Start
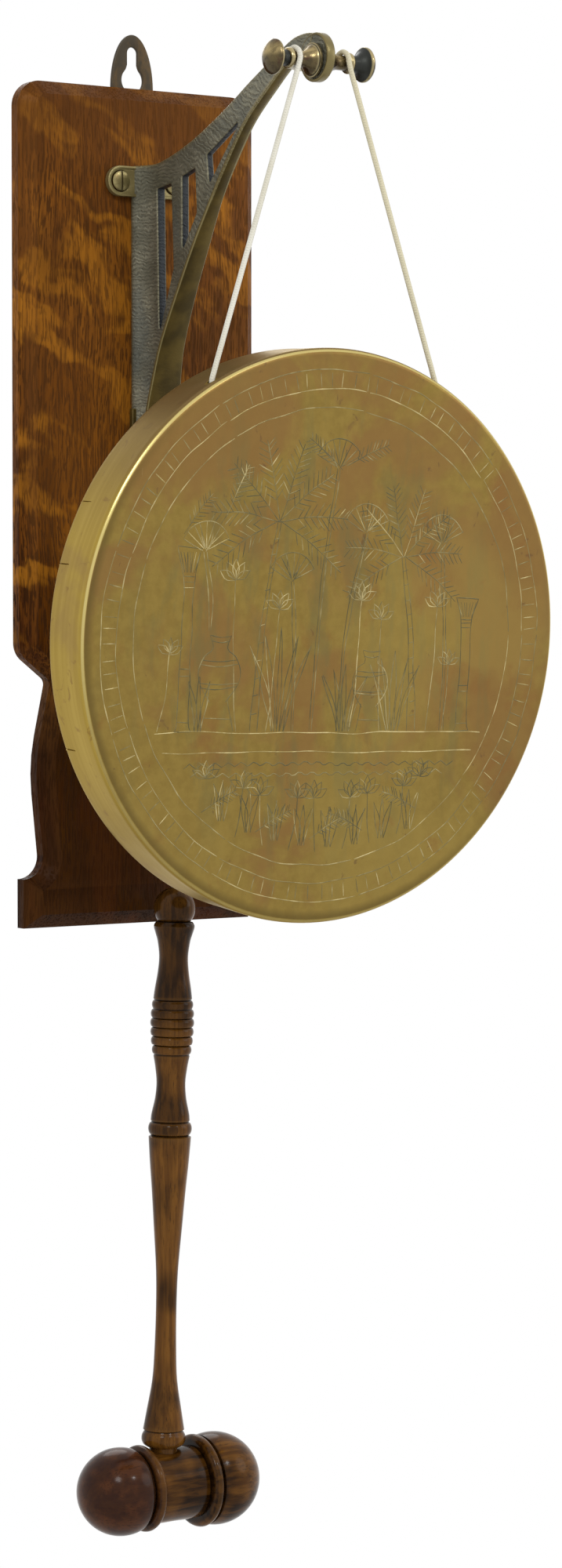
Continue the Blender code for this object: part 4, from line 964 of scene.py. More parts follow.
def make_floor():
    made = bmesh.new()
    corners = ((-1, -1), (1, -1), (1, 1), (-1, 1))
    made.faces.new([made.verts.new((u * FLOOR_HALF, v * FLOOR_HALF, FLOOR_Z)) for u, v in corners])
    g = Graph("floor", roughness=0.9)
    fill(g.tree, g.shader.inputs, {"Base Color": (0.86, 0.86, 0.85)})
    white = g.node("Emission", {"Strength": 1})[0]
    length = g.node("VectorMath", {0: g.mapped((1, 1, 0))}, operation="LENGTH")["Value"]
    amount = g.times(g.span(length, 450.0, 1150.0, 0.3, 1.0), seen_directly(g.tree))
    shown = g.node("MixShader", {0: amount, 1: g.shader.outputs[0], 2: white})[0]
    fill(g.tree, g.tree.nodes["Material Output"].inputs, {"Surface": shown})
    floor = as_object("floor", made, g.made)


def make_lamp(name, place, size, power):
    data = bpy.data.lights.new(name, "AREA")
    data.shape = "DISK"
    data.size = size
    data.energy = power
    aimed(name, data, place, Vector(AIM) - Vector(place))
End
» The request
Repeat the data above exactly.

» Complete answer
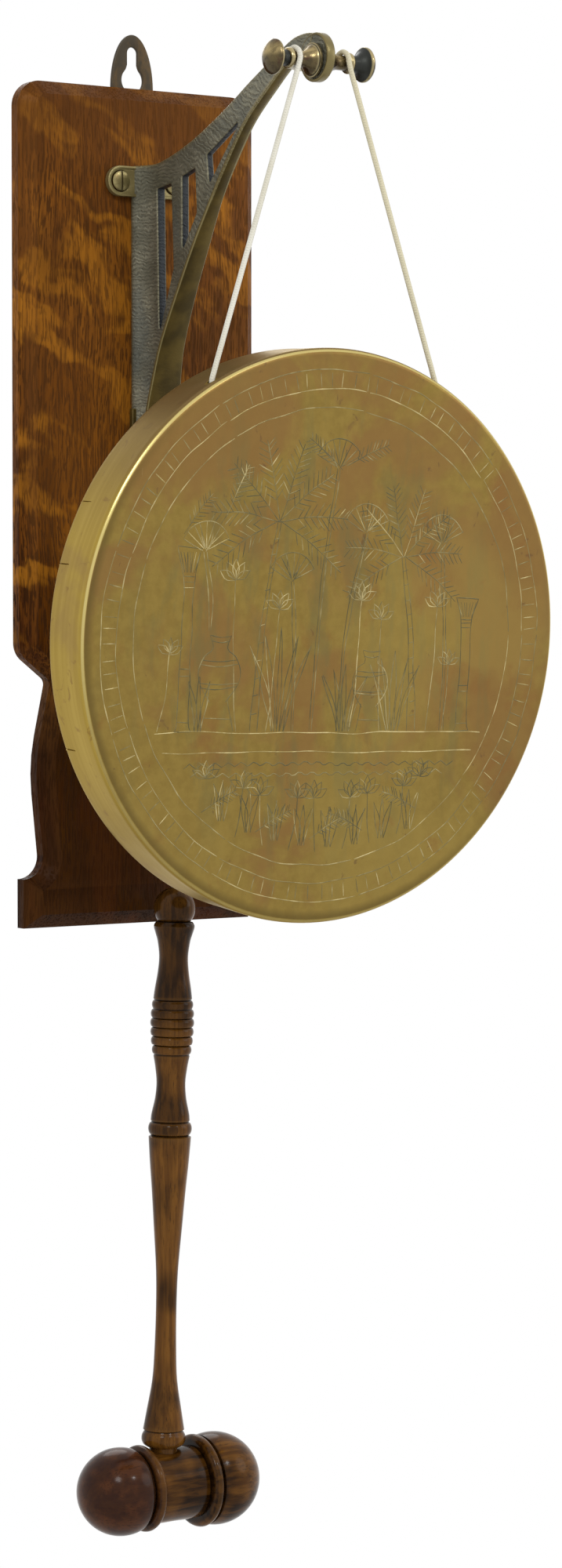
Continue the Blender code for this object: part 4, from line 964 of scene.py. More parts follow.
def make_floor():
    made = bmesh.new()
    corners = ((-1, -1), (1, -1), (1, 1), (-1, 1))
    made.faces.new([made.verts.new((u * FLOOR_HALF, v * FLOOR_HALF, FLOOR_Z)) for u, v in corners])
    g = Graph("floor", roughness=0.9)
    fill(g.tree, g.shader.inputs, {"Base Color": (0.86, 0.86, 0.85)})
    white = g.node("Emission", {"Strength": 1})[0]
    length = g.node("VectorMath", {0: g.mapped((1, 1, 0))}, operation="LENGTH")["Value"]
    amount = g.times(g.span(length, 450.0, 1150.0, 0.3, 1.0), seen_directly(g.tree))
    shown = g.node("MixShader", {0: amount, 1: g.shader.outputs[0], 2: white})[0]
    fill(g.tree, g.tree.nodes["Material Output"].inputs, {"Surface": shown})
    floor = as_object("floor", made, g.made)


def make_lamp(name, place, size, power):
    data = bpy.data.lights.new(name, "AREA")
    data.shape = "DISK"
    data.size = size
    data.energy = power
    aimed(name, data, place, Vector(AIM) - Vector(place))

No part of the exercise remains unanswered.